Stated goal:
Could you give the data below again, exactly and completely?

☆ ☆ ☆ ☆ ☆ ☆ ☆

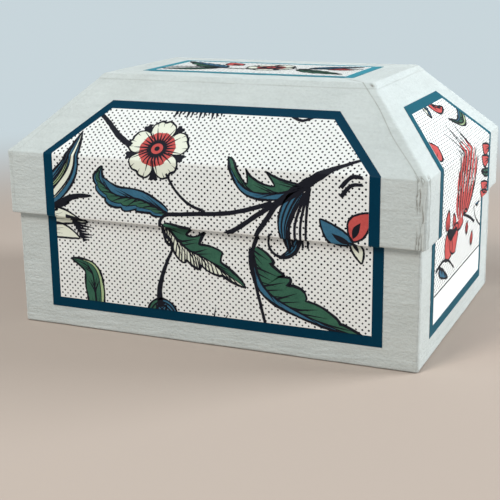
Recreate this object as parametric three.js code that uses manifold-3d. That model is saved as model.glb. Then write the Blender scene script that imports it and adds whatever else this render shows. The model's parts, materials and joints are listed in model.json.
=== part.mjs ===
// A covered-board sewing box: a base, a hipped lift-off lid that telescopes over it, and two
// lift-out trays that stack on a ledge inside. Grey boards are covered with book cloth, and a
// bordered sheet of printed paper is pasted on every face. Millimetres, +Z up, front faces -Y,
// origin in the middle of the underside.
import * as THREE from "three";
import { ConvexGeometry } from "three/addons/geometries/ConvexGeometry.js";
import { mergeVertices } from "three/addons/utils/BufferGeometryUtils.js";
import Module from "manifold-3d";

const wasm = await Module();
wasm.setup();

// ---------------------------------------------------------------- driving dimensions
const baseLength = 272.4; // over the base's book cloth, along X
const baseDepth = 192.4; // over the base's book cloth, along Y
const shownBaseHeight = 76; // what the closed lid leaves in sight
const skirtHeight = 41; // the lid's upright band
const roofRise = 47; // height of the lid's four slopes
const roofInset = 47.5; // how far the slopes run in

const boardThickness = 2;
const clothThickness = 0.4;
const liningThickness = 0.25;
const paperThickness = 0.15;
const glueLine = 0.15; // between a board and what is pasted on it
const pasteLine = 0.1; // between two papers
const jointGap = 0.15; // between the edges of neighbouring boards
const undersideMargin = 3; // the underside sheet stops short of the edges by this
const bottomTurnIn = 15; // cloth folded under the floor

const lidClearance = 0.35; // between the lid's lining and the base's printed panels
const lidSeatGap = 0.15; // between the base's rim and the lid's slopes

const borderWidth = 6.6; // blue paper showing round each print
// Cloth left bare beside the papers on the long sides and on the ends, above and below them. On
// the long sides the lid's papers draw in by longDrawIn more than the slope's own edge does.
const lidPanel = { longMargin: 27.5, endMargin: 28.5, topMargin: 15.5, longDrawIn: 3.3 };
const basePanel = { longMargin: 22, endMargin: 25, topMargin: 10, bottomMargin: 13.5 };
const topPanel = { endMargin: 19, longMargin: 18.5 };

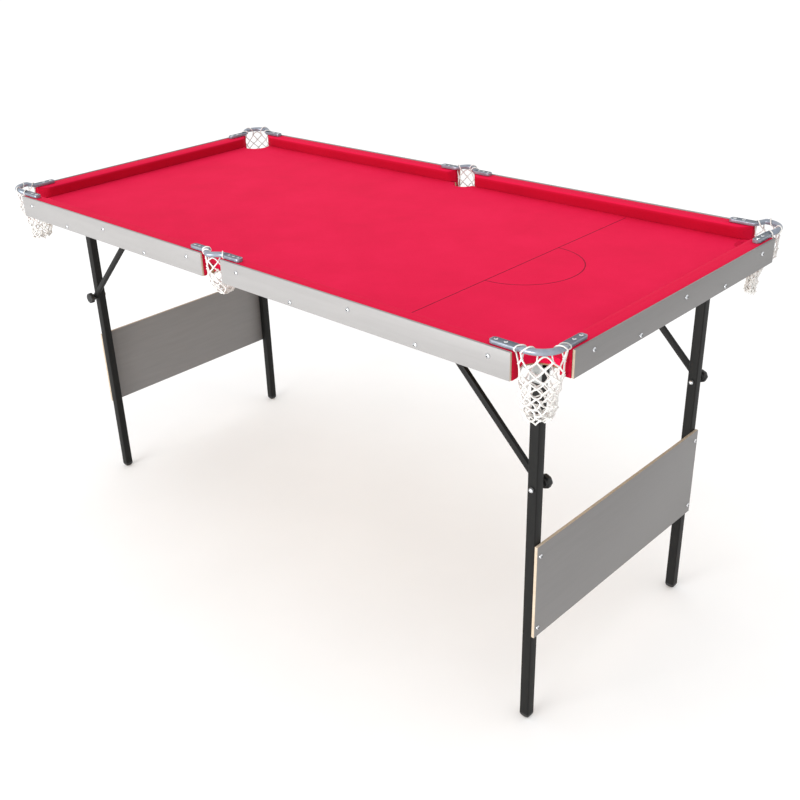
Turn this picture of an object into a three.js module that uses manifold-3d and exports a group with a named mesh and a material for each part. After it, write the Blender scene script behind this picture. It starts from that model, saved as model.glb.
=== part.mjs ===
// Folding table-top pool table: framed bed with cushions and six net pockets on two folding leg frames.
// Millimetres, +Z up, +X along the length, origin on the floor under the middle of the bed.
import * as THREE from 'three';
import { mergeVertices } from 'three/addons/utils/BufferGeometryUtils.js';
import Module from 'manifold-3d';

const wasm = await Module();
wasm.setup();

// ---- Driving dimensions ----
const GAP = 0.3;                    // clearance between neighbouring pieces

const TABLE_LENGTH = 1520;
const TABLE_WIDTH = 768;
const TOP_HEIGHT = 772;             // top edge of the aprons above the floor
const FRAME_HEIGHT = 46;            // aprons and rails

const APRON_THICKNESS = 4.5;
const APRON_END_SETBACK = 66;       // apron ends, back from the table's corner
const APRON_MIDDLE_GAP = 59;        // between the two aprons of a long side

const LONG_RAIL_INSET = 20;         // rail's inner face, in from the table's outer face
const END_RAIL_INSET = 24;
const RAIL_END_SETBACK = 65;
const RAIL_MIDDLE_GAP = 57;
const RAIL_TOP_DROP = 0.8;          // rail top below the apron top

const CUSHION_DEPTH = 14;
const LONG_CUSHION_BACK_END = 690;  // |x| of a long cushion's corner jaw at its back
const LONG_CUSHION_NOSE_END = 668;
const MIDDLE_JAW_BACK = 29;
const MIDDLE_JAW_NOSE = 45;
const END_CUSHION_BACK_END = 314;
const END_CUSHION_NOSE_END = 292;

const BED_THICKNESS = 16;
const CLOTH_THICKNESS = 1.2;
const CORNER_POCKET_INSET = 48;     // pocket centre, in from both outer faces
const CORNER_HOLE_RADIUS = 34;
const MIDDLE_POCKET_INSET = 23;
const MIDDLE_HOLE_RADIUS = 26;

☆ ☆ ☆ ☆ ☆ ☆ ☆

Exercise output:
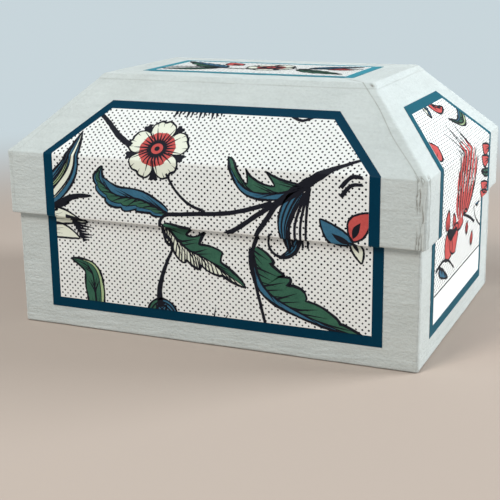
Recreate this object as parametric three.js code that uses manifold-3d. That model is saved as model.glb. Then write the Blender scene script that imports it and adds whatever else this render shows. The model's parts, materials and joints are listed in model.json.
=== part.mjs ===
// A covered-board sewing box: a base, a hipped lift-off lid that telescopes over it, and two
// lift-out trays that stack on a ledge inside. Grey boards are covered with book cloth, and a
// bordered sheet of printed paper is pasted on every face. Millimetres, +Z up, front faces -Y,
// origin in the middle of the underside.
import * as THREE from "three";
import { ConvexGeometry } from "three/addons/geometries/ConvexGeometry.js";
import { mergeVertices } from "three/addons/utils/BufferGeometryUtils.js";
import Module from "manifold-3d";

const wasm = await Module();
wasm.setup();

// ---------------------------------------------------------------- driving dimensions
const baseLength = 272.4; // over the base's book cloth, along X
const baseDepth = 192.4; // over the base's book cloth, along Y
const shownBaseHeight = 76; // what the closed lid leaves in sight
const skirtHeight = 41; // the lid's upright band
const roofRise = 47; // height of the lid's four slopes
const roofInset = 47.5; // how far the slopes run in

const boardThickness = 2;
const clothThickness = 0.4;
const liningThickness = 0.25;
const paperThickness = 0.15;
const glueLine = 0.15; // between a board and what is pasted on it
const pasteLine = 0.1; // between two papers
const jointGap = 0.15; // between the edges of neighbouring boards
const undersideMargin = 3; // the underside sheet stops short of the edges by this
const bottomTurnIn = 15; // cloth folded under the floor

const lidClearance = 0.35; // between the lid's lining and the base's printed panels
const lidSeatGap = 0.15; // between the base's rim and the lid's slopes

const borderWidth = 6.6; // blue paper showing round each print
// Cloth left bare beside the papers on the long sides and on the ends, above and below them. On
// the long sides the lid's papers draw in by longDrawIn more than the slope's own edge does.
const lidPanel = { longMargin: 27.5, endMargin: 28.5, topMargin: 15.5, longDrawIn: 3.3 };
const basePanel = { longMargin: 22, endMargin: 25, topMargin: 10, bottomMargin: 13.5 };
const topPanel = { endMargin: 19, longMargin: 18.5 };

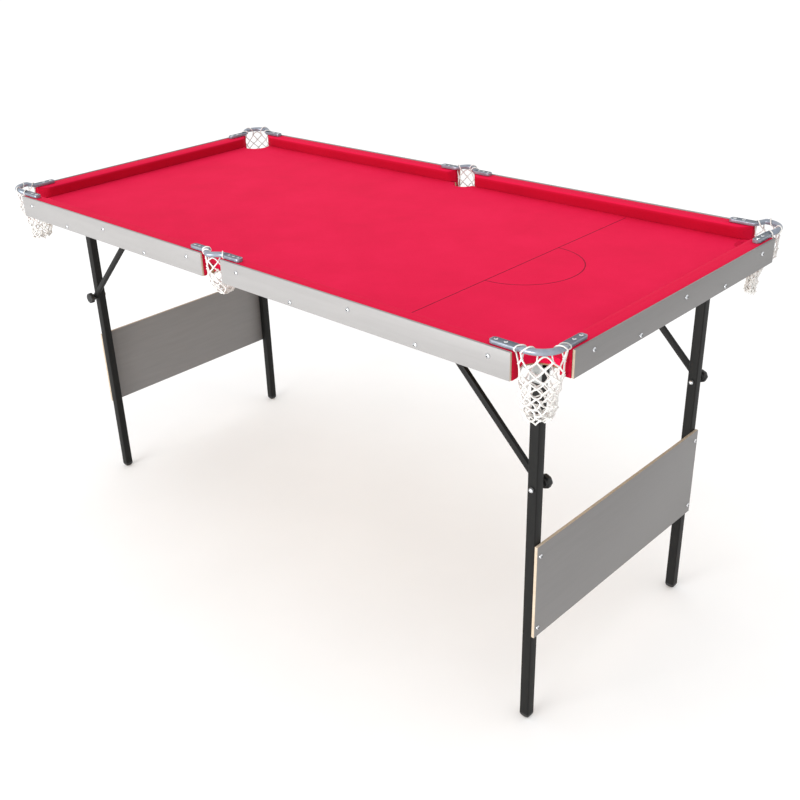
Turn this picture of an object into a three.js module that uses manifold-3d and exports a group with a named mesh and a material for each part. After it, write the Blender scene script behind this picture. It starts from that model, saved as model.glb.
=== part.mjs ===
// Folding table-top pool table: framed bed with cushions and six net pockets on two folding leg frames.
// Millimetres, +Z up, +X along the length, origin on the floor under the middle of the bed.
import * as THREE from 'three';
import { mergeVertices } from 'three/addons/utils/BufferGeometryUtils.js';
import Module from 'manifold-3d';

const wasm = await Module();
wasm.setup();

// ---- Driving dimensions ----
const GAP = 0.3;                    // clearance between neighbouring pieces

const TABLE_LENGTH = 1520;
const TABLE_WIDTH = 768;
const TOP_HEIGHT = 772;             // top edge of the aprons above the floor
const FRAME_HEIGHT = 46;            // aprons and rails

const APRON_THICKNESS = 4.5;
const APRON_END_SETBACK = 66;       // apron ends, back from the table's corner
const APRON_MIDDLE_GAP = 59;        // between the two aprons of a long side

const LONG_RAIL_INSET = 20;         // rail's inner face, in from the table's outer face
const END_RAIL_INSET = 24;
const RAIL_END_SETBACK = 65;
const RAIL_MIDDLE_GAP = 57;
const RAIL_TOP_DROP = 0.8;          // rail top below the apron top

const CUSHION_DEPTH = 14;
const LONG_CUSHION_BACK_END = 690;  // |x| of a long cushion's corner jaw at its back
const LONG_CUSHION_NOSE_END = 668;
const MIDDLE_JAW_BACK = 29;
const MIDDLE_JAW_NOSE = 45;
const END_CUSHION_BACK_END = 314;
const END_CUSHION_NOSE_END = 292;

const BED_THICKNESS = 16;
const CLOTH_THICKNESS = 1.2;
const CORNER_POCKET_INSET = 48;     // pocket centre, in from both outer faces
const CORNER_HOLE_RADIUS = 34;
const MIDDLE_POCKET_INSET = 23;
const MIDDLE_HOLE_RADIUS = 26;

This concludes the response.